# Directions
Wherever a line in the data below holds "frame", copy that line.

# Supplied records
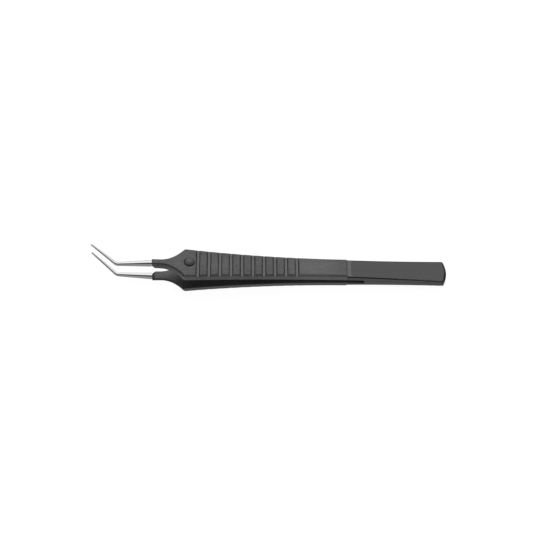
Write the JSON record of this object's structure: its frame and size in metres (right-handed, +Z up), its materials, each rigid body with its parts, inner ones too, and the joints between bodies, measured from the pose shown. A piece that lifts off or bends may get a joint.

---

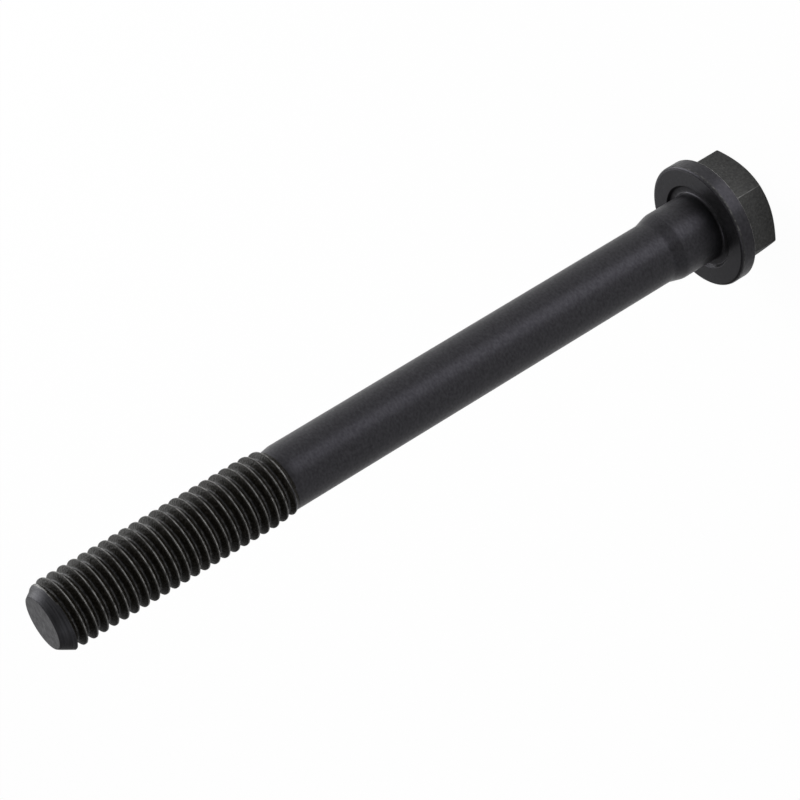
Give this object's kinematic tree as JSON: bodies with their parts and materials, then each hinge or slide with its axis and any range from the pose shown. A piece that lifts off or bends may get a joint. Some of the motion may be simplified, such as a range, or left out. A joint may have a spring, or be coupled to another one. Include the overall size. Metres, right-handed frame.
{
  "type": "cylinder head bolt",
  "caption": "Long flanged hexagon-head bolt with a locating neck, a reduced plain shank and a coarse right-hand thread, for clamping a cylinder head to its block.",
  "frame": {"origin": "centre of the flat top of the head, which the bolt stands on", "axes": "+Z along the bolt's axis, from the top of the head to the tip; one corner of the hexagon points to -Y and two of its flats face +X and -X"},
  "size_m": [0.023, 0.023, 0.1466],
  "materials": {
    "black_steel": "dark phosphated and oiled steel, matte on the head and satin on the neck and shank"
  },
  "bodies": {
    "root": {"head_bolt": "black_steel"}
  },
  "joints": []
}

# Exercise answer
Write the JSON record of this object's structure: its frame and size in metres (right-handed, +Z up), its materials, each rigid body with its parts, inner ones too, and the joints between bodies, measured from the pose shown. A piece that lifts off or bends may get a joint.
Give this object's kinematic tree as JSON: bodies with their parts and materials, then each hinge or slide with its axis and any range from the pose shown. A piece that lifts off or bends may get a joint. Some of the motion may be simplified, such as a range, or left out. A joint may have a spring, or be coupled to another one. Include the overall size. Metres, right-handed frame.
  "frame": {"origin": "centre of the flat top of the head, which the bolt stands on", "axes": "+Z along the bolt's axis, from the top of the head to the tip; one corner of the hexagon points to -Y and two of its flats face +X and -X"},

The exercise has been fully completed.